価格は同じ仕様を比較するとミニキャブより約43万円高く設定されています。基本的にOEMを受ける方がオリジナルよりも高価となりますが、それを考慮しても大幅に高くなっています。違いは主にフロントデザイン変更と2シーターのガラス仕様だけですが…。
商用EVで存在感を増す
昨今話題となっているダイハツ不正の影響で、トヨタ・ダイハツ・スズキで発売を予定していた軽商用EVが発売を大幅に延期する事態となっています。さらに1月19日には追い打ちをかけるようにトヨタ自動織機でのエンジン不正が発覚。トヨタグループの企業体質が問われる緊急事態に陥っています。
それを横目に、日産・三菱連合は着々とEVラインナップを拡大している構図が伺えます。
このクリッパーEVはミニキャブEVのOEMです。三菱自動車の販売店はおよそ500店舗ですが、これに加え日産の販売店およそ2100店舗が加わるとなると全国的な普及は間違いなく、まさに先手を打ったと言えます。
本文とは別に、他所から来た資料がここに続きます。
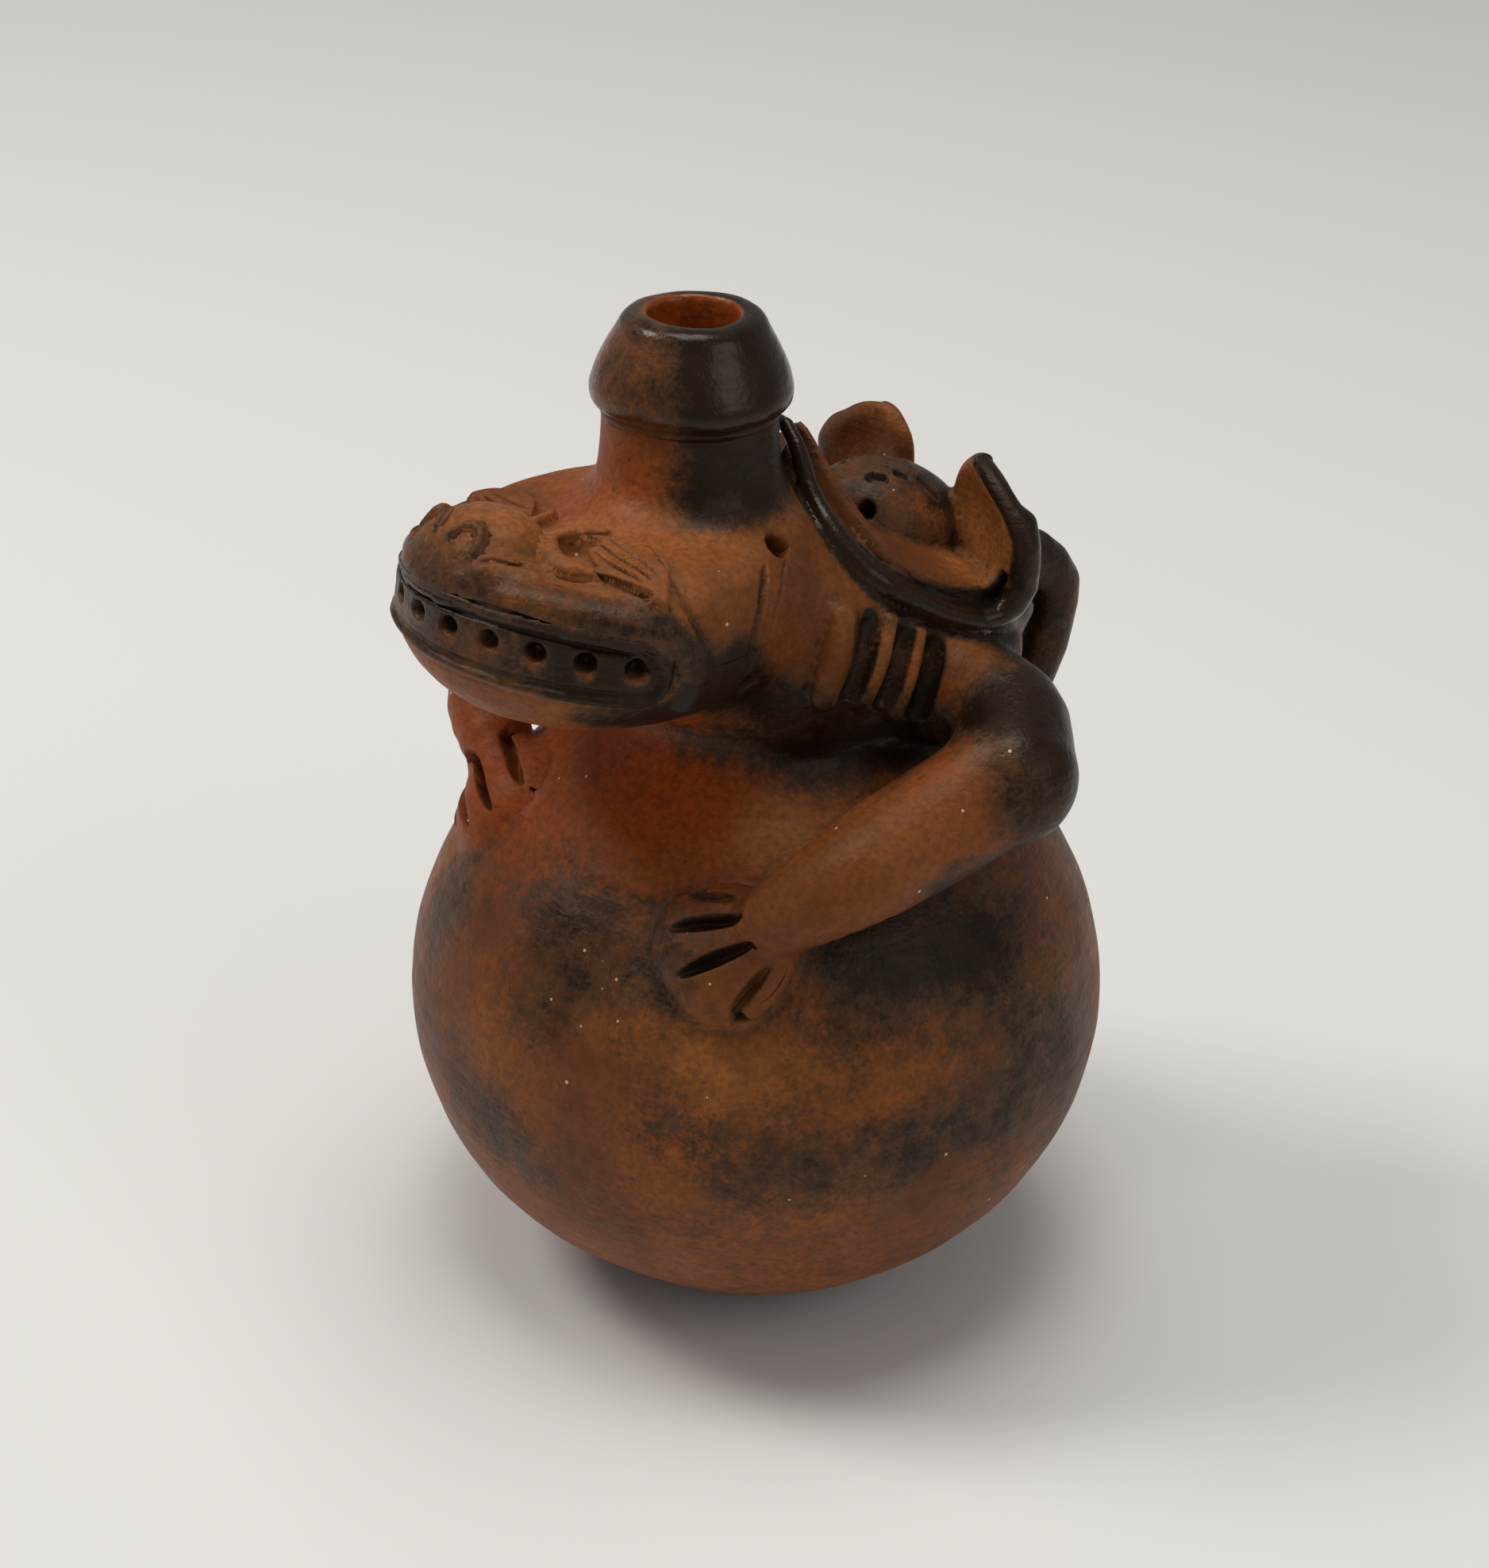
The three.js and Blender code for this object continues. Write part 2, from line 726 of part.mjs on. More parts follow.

さらに日産はリーフやサクラをはじめとしたEVを早くから販売しており、ディーラーの充電設備、充電システムの普及、バッテリー保障など、電動車販売のノウハウをふんだんに持っています。アフターサービスの充実さも、今後の普及に大きく貢献するでしょう。
実はミニキャブが”MiEV”として販売を開始した2013年頃、日産にもOEM供給するという話がありました。およそ10年の時を経てある意味”同じ車”が晴れてOEMされるというのは、感慨深いものがあります。